- Butch Vig (far right): His battle with hepatitis helped unite the band at its darkest hour.
Fans in the packed house nearly lost it, directing their ire at the cops who manhandled their heroine. But in reality, the audience had been duped by the Scottish firebrand, all in the name of a low-budget, guerrilla-style video shot by Sophie Mueller.
"We didn't tell the audience that this was a setup, that we were shooting a video," drummer-producer Butch Vig says, calling from Detroit. "It was weird; there was this huge, like, 'Ahhh.' I heard this groan and moan, and then everybody started going 'Booooo' and yelling 'Bull-shit!' and throwing stuff up on the stage. Most people thought that she had been arrested.
"The song is about trying to find your own freedom as an individual and to avoid the repression that's coming down on individual rights from the right-wing, so-called Moral Majority," Vig continues. "We shot a lot of footage of Shirley running around New York -- like, she was getting up on a soapbox with a bullhorn and just yelling at people. And it was funny, 'cause people thought, 'Oh, another crazy woman.' They just ignored her."
But over the last decade, ignoring Manson has become increasingly difficult. Garbage's first two albums spawned no fewer than four hit singles each, and even 2001's lukewarmly received Beautifulgarbage -- whose electro rock/hip-pop experiments felt as saccharine as Sweet'N Low -- had more triumphs than lemons.
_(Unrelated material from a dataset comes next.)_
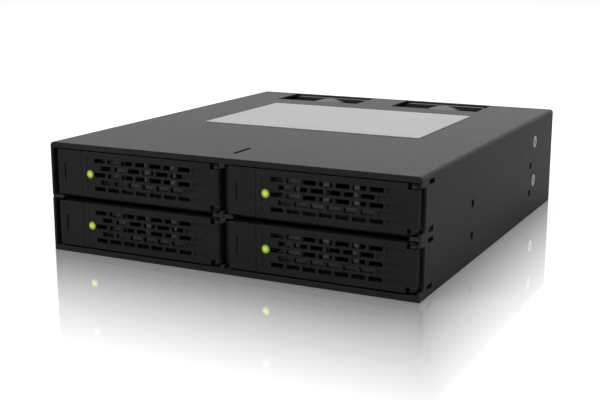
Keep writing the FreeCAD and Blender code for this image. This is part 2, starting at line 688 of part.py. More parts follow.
def build_shelf(label, left, outer_left, outer_right):
    """Shelf between two rows, with lugs that reach the front at both ends."""
    shelf = new_body(label, left, "shelf_low")
    add(shelf, "z", "0", "wall_sheet", box("0", "lug_edge", "bay_width", "board_front - wall_end_gap"))
    left_end = f"-{outer_left}"
    right_end = f"bay_width + {outer_right}"
    lug_back = "lug_slot - lug_slack"
    lugs = [box("0", "lug_setback", "lug_left", "lug_edge"),
            box("bay_width - lug_right", "lug_setback", "bay_width", "lug_edge")]
    add(shelf, "z", "0", "wall_sheet", *lugs)
    if outer_left != "0":
        add(shelf, "z", "0", "wall_sheet", box(left_end, "lug_setback", "0", lug_back))
    if outer_right != "0":
        add(shelf, "z", "0", "wall_sheet", box("bay_width", "lug_setback", right_end, lug_back))
    notch_edge = "0" if outer_left != "0" else "bay_width"
    reliefs = [middle_box(notch_edge, f"side_hole_front + {column}*side_hole_pitch",
                          "2*relief_depth", "relief_length")
               for column in (0, 1)]
    cut(shelf, "z", "0", "wall_sheet", *reliefs)
    return shelf


def build_label():
    """Bare label plate on the roof."""
    label = new_body("label_plate")
    add(label, "z", "case_height", "label_sheet",
        box("-label_length/2", "label_front", "label_length/2", "label_front + label_depth"))
    return label


def cross_section():
    """Outline of the space inside the shell, with its upper corners clipped for the bends."""
    clip = "1.5*(bend_radius - sheet)"
    return [("-inside_half", "base_top"), ("inside_half", "base_top"),
            ("inside_half", f"roof - {clip}"), (f"inside_half - {clip}", "roof"),
            (f"-inside_half + {clip}", "roof"), ("-inside_half", f"roof - {clip}")]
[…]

The same sense of consistency drives the band's new album, Bleed Like Me. Although there are few creative revelations on the disc -- aside from a conscious lack of electronic and techno flourishes, elements that inspired frequent comparisons to Curve -- Bleed is classic Garbage pop bombast. Jagged guitars scream and hiss like bottle rockets, flying around ecstatic hooks informed by glamour punks and Blondie's elegant new wave. Manson coos and scowls about bad boyfriends, unbridled lust, and upon occasion, deeper topics. The album's title cut, for instance, is a laundry list of troubled souls -- from young girls with eating disorders to hopeless drunks attempting to relive past glories -- that are all based on Manson's real-life encounters.
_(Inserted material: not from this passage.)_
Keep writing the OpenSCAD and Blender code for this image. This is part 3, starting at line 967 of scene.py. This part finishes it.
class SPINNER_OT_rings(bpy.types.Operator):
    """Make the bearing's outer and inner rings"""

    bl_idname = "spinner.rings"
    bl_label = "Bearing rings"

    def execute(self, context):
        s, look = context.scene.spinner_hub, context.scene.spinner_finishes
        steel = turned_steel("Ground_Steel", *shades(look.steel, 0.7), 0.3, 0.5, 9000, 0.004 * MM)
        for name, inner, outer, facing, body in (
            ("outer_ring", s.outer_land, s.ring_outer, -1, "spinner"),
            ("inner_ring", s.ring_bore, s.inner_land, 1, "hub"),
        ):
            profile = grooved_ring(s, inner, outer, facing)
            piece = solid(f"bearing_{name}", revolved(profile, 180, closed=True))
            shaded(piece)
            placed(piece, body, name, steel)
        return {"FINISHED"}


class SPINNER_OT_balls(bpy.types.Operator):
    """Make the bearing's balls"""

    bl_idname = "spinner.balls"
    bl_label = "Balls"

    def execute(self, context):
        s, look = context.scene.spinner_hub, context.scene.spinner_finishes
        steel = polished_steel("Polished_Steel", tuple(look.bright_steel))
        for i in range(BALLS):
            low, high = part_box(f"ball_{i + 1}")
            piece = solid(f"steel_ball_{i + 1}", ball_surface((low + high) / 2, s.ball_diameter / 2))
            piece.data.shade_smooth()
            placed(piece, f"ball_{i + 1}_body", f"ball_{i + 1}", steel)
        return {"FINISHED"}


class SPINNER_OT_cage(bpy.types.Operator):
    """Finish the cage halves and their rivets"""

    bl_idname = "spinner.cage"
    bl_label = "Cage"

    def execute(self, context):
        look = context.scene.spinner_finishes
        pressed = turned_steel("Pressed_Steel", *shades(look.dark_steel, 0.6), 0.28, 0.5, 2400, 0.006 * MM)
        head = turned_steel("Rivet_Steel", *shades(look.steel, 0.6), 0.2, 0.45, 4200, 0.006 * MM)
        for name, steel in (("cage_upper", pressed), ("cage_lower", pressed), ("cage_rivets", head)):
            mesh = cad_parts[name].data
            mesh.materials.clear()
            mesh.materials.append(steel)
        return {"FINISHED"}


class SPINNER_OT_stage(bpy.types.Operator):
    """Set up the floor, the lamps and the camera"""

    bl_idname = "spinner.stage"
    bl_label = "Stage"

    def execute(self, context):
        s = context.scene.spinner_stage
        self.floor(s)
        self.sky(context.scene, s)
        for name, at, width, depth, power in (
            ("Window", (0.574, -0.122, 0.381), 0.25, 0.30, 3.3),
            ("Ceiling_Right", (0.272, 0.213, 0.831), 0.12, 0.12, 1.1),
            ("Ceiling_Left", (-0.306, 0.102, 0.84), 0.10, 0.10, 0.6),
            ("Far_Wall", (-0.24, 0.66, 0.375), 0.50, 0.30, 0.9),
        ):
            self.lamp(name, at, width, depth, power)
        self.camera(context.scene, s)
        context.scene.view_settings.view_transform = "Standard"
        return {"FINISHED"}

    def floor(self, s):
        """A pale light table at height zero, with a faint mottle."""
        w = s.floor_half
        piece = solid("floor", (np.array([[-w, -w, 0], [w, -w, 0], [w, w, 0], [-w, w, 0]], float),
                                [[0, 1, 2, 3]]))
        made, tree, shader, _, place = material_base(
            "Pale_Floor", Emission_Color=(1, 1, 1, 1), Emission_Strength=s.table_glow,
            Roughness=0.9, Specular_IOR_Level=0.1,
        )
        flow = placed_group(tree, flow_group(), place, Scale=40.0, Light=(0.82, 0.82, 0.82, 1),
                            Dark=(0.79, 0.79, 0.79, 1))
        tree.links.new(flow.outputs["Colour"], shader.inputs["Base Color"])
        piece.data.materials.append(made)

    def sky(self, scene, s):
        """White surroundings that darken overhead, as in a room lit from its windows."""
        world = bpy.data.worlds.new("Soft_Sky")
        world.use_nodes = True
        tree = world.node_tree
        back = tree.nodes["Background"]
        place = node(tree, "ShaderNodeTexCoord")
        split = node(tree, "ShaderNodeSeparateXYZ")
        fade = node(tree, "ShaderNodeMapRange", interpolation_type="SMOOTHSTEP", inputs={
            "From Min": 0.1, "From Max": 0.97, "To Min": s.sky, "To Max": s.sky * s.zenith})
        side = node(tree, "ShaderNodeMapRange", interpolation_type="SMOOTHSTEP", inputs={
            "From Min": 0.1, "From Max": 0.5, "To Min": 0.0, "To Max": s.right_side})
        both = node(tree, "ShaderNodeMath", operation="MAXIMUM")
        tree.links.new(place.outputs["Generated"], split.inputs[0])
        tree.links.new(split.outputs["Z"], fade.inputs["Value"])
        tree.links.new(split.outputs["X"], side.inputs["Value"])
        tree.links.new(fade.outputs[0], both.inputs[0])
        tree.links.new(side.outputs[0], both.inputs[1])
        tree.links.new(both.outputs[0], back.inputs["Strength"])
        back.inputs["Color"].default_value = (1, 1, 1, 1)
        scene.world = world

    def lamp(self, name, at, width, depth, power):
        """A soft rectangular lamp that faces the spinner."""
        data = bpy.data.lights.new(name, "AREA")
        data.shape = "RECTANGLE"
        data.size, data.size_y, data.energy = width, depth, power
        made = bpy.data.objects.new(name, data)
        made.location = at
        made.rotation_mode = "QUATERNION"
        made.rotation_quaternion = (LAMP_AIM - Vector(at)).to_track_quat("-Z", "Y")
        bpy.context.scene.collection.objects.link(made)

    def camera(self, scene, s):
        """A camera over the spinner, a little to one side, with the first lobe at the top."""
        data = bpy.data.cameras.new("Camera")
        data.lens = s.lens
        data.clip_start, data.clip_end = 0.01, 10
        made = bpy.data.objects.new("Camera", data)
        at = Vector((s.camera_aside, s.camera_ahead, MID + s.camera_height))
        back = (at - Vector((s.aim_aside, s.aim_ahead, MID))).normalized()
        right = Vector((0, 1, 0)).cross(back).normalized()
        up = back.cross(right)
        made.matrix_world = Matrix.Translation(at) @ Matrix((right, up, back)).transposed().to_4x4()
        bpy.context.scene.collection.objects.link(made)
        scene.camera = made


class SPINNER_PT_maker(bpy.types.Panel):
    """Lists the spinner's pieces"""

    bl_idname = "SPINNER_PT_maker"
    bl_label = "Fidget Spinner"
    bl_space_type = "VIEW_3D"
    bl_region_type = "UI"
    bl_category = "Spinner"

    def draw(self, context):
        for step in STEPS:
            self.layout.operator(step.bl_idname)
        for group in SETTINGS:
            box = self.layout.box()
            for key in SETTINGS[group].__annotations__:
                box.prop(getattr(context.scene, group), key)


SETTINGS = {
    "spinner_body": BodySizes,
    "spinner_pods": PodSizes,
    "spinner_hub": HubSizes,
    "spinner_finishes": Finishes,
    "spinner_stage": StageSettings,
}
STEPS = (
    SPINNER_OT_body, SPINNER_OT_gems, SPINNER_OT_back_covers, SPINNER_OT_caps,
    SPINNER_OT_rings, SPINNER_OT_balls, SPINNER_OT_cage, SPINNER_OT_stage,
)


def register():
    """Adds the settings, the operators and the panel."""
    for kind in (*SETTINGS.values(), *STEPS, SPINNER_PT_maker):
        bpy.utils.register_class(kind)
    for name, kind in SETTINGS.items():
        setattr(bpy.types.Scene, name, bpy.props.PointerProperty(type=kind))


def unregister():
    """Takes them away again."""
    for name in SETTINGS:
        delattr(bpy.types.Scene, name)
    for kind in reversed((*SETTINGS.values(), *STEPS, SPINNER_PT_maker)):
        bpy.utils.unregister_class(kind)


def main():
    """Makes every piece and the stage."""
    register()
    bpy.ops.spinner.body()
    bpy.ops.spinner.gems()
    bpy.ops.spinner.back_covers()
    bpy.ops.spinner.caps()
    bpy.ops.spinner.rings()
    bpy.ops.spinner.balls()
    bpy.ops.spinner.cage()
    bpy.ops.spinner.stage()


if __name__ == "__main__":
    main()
"They're all about people she knows," Vig says. "They're all real people. They all exist. They're all true stories. It breaks my heart sometimes to hear it. And at the end, when she sings, 'You should see my scars' -- it could be about them, it could be about her. It's a song about empathy.
"All of a sudden, she was writing these themes that were much more topical, socially and politically," he adds. "It just seemed to work with some of the songs. I think it's the best album that she's written, lyrically. We don't want to become known as a political band or try to preach to anybody. The songs -- there's some darkness to them, but even 'Sex Is Not the Enemy' -- that's a party song. It's really about freedom and not letting people tell you what to do or how to live your life."
At a Boston gig a few weeks back, Manson brought her studio sass onto the stage. In the past, she's pointedly embraced an androgynous look with as much thought-provoking playfulness as did ex-Eurythmics chanteuse Annie Lennox -- e.g. , her platinum, close-cropped, Beautifulgarbage-era 'do and B-boy dance moves. But on this night, she wielded her feminine wiles as effortlessly as a ballerina spirals en pointe.
"Are you being a naughty boy?" she asked a guy in the audience, bending close to a lucky -- or cowed -- member of the sold-out crowd. She then stood up and laughed. "Tonight, it's all about me!" Manson announced in a Scottish accent. "I've been doing this for too fucking long for someone to steal my thunder." Wearing a modish white dress with a wide black belt, she stalked the stage like a vixen on a mission, turning the opener, "Queer," into a sultry come-on and informing hellfire-and-brimstone ragers like "Vow" and "Push It" with passionate urgency.
There were few hints from Manson's performance that just two years earlier, when it first convened to lay down Bleed, Garbage had all but broken up.
"When we started recording, in March 2003, I don't think we realized how fried-out we were," Vig recalls. "Everybody was going into their own little places in the studio and not really communicating. There wasn't much of a vibe in the songs. I think we didn't know it, but we just needed to stop and get away from each other.
"I mean, it's hard to force yourself to be creative and inspired on demand," he continues. "You have to feel that way. None of us felt that way. I knew Shirley was having problems with lyrics. I could just tell there wasn't any enthusiasm from me or anybody else in the band. That's basically why we just ground to a halt."
But it was partly Vig's battle with hepatitis A, which began during Garbage's stint opening for U2 in 2001, that helped the group rediscover its creative drive and commence working on Bleed again in 2004.
"It was the first time where the band got fractured," Vig says, recalling his illness, which caused him to lose 15 pounds in 10 days at one point. "It made us realize how fragile we are as a unit and also individually. I think, when we bottomed out in making Bleed Like Me, that's one of the things we all realized -- how precious it was, making music together. We can't just take it for granted. We had to really sort of reassess what was important to us. And for all four of us, it was really important for us to finish Bleed Like Me."